Bayramın 3. gününü Kudüs'te geçirmek için uçakla İsrail'e giden, Tel Aviv Havaalanı'na geldiklerinde alışık olmadıkları bir tutumla karşılaştıklarını belirten Mustafa Teke, ''Beni ve birkaç arkadaşımı ayırarak, uzun bir süre beklettiler. Mail adresimiz, cep telefonlarımız, ailemiz, evli olup olmadığımız, kaç çocuğumuz olduğuna kadar bütün bilgileri istediler.
Zorla pantolonumu çıkarttılar
19.45 uçağına binmek üzere havaalanına gittik. Saat 17.00'de sıraya girerek, valizlerimizi verdik. Valizlerimiz en ince noktasına kadar defalarca arandı. Sonra 'içeri girin' dediler. İki özel güvenlik odasına girdik. Bu odada bir polis üzerimdeki her şeyi çıkarmamı istedi. Hem elle hem de dedektörle aramaya başladılar. Üzerimdeki pantolonumu da çıkarmamı istediler. Ben de itiraz ettim. 'Dedektör sinyal veriyor, çıkar' diye ısrar ettiler. Ben de bir tercüman istedim. Bana elle dokunduklarında ben de onları ittim. Bu sırada havaalanında ne kadar sivil polis varsa benim odaya girdiler. Perdeyi çektiler. 'Neden çıkarmıyorsun pantolonu' dediler. Bende 'Müslümanım ve pantolonumu çıkarmam' dedim. 'O zaman uçamazsın' dediler. Ben de 'hiç sorun değil benim ülkem beni buradan alır ama bu haksızlığı ve terörist muamelesini biz hak etmiyoruz' dedim. Daha sonra zorla pantolonumu açtırdılar.
Türklere çok özel muamele
Ben sinirli bir şekilde dışarı çıkarken Türk bayanların da aynı şekilde bu soyunma odalarına alındığını gördük. Bu bizi daha da üzdü. Bunu sadece Türklere yaptılar. Üzel odaya sadece Türkleri aldılar. Bize karşı dünyada hiç bir ülkenin yapamayacağı şekilde küstahça bir tavır içinde terörist muamelesi dahi diyemeyeceğimiz daha kötü bir muameleyle davrandılar. Biz Türkiye olarak bunu kabul edemeyiz'' dedi.
Sözlü tacize uğradık
Gördükleri kötü muameleyi bütün yetkililere iletmek istediğini ifade eden Teke, ''Biz burada Yahudi düşmanlığı yapmıyoruz. şunu özellikle belirtmek istiyorum.

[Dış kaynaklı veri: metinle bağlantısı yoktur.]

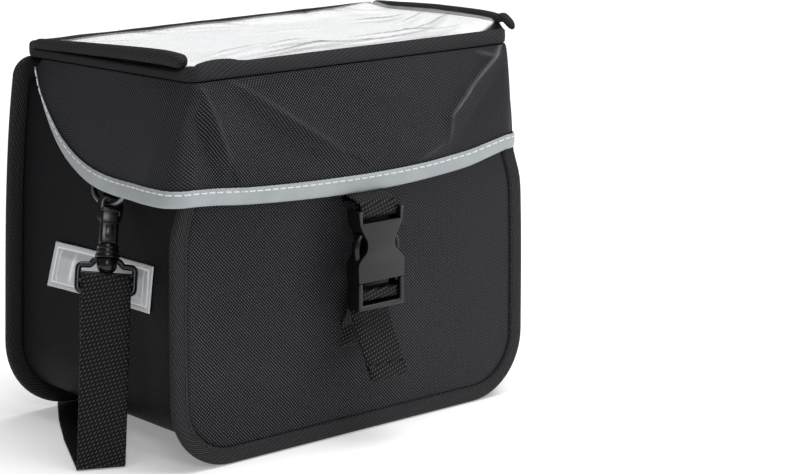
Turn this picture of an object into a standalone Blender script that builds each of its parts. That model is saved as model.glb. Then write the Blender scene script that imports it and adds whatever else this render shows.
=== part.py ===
"""Bicycle handlebar bag: a stiffened cloth bag with a buckled flap, a map window and a shoulder strap.

Metres, +Z up, +X across the handlebar, the front towards -Y. The bag stands on its bottom edges.
"""
import math
from collections import namedtuple

import bmesh
import bpy
from mathutils import Matrix, Vector

MM = 0.001

# Panels: the flat back and front walls, with the tape binding over their edges
Panel = namedtuple("Panel", "width top_width height radius bottom draw")
# How far the straight sides have drawn in, from the lower corners up to the top edge
EASY_DRAW = ((0.0, 0.0), (0.3, 0.03), (0.5, 0.1), (0.7, 0.3), (0.85, 0.58), (1.0, 1.0))  # rise, draw
TUCKED_DRAW = ((0.0, 0.0), (0.3, 0.03), (0.5, 0.09), (0.63, 0.2), (0.75, 0.66), (0.88, 0.8), (1.0, 1.0))
STRAP_THICK = 1.5 * MM
GAP = 0.3 * MM
BACK_WIDTH = 282 * MM
BACK_TOP_WIDTH = 269 * MM
BACK_HEIGHT = 215.7 * MM
BACK_RADIUS = 46 * MM
FRONT_WIDTH = 260 * MM
FRONT_TOP_WIDTH = 238 * MM
FRONT_HEIGHT = 190 * MM
FRONT_RADIUS = 39 * MM
FRONT_TUCK = 2 * MM
BACK = Panel(BACK_WIDTH, BACK_TOP_WIDTH, BACK_HEIGHT, BACK_RADIUS, STRAP_THICK + GAP, EASY_DRAW)
SIDE_FRONT = Panel(FRONT_WIDTH, FRONT_TOP_WIDTH, FRONT_HEIGHT, FRONT_RADIUS, 0.0, EASY_DRAW)
FRONT = SIDE_FRONT._replace(top_width=FRONT_TOP_WIDTH - FRONT_TUCK, draw=TUCKED_DRAW)
BAG_DEPTH = 159 * MM
BACK_LEAN = 14.5 * MM
TOP_RADIUS = 12 * MM
PANEL_THICK = 3 * MM
BINDING_WIDTH = 10 * MM
BINDING_THICK = 5 * MM
WALL = 1.6 * MM

# Gusset: the wall strip round the sides and the bottom
GUSSET_INSET = 9.5 * MM
GUSSET_TOP_DROP = 7 * MM
SIDE_PINCH = 3.2 * MM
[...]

Bindiğimiz uçak bir kardeşimizin sağlık durumundaki ciddiyet nedeniyle Antalya'ya acil iniş yaptı. Antalya'ya indiğimizde arkadaşlarla bunu müzakere ederken, Yahudi asıllı iki Türk vatandaşı tarafından sözlü tacize uğradık. Bu havaalanına kadar devam etti. Biz onlara dedik ki Türk vatandaşları bunu hak etmiyor. İsrail bu şekilde davranarak siyonist bir tavır sergiliyor, bunu onaylayanlar da Türk pasaportunu hak etmiyor'' şeklinde konuştu.
Bizleri özel odalara aldılar
Bayram vesilesiyle 5 günlük Kudüs-Ürdün ziyareti yapmak istediklerini belirten Kafilenin rehberi Eyüp Ensar Uğur'da ''Türk turistlere belirgin şekilde farklı uygulamalar vardı geçiş noktalarında. Mesela, 'biz Türküz' dediğimiz halde Fatiha okutuyorlardı. Bu aramalar nedeniyle uçağımız yarım saat rötarlı kalktı. Üç tane bayan misafirimiz az daha uçağı kaçıracaktı ki biz direttik onlar gelmeden gitmeyiz dedik. Uçağın rötarlı kalkmasının nedeni, çok fazla aradılar, didik didik ettiler. Sırıtan, çok yapmacık kontroller vardı. Benim bir selpak mendilimi üç kez aradılar. Paçamın elli kere üzerinden geçtiler, özel odalara aldılar. Kimisinin ayakkabısını defalarca deldiler içinde bir şey var mı diye. Kirli çamaşırlarımıza kadar her şeyi ortaya döktüler'' dedi.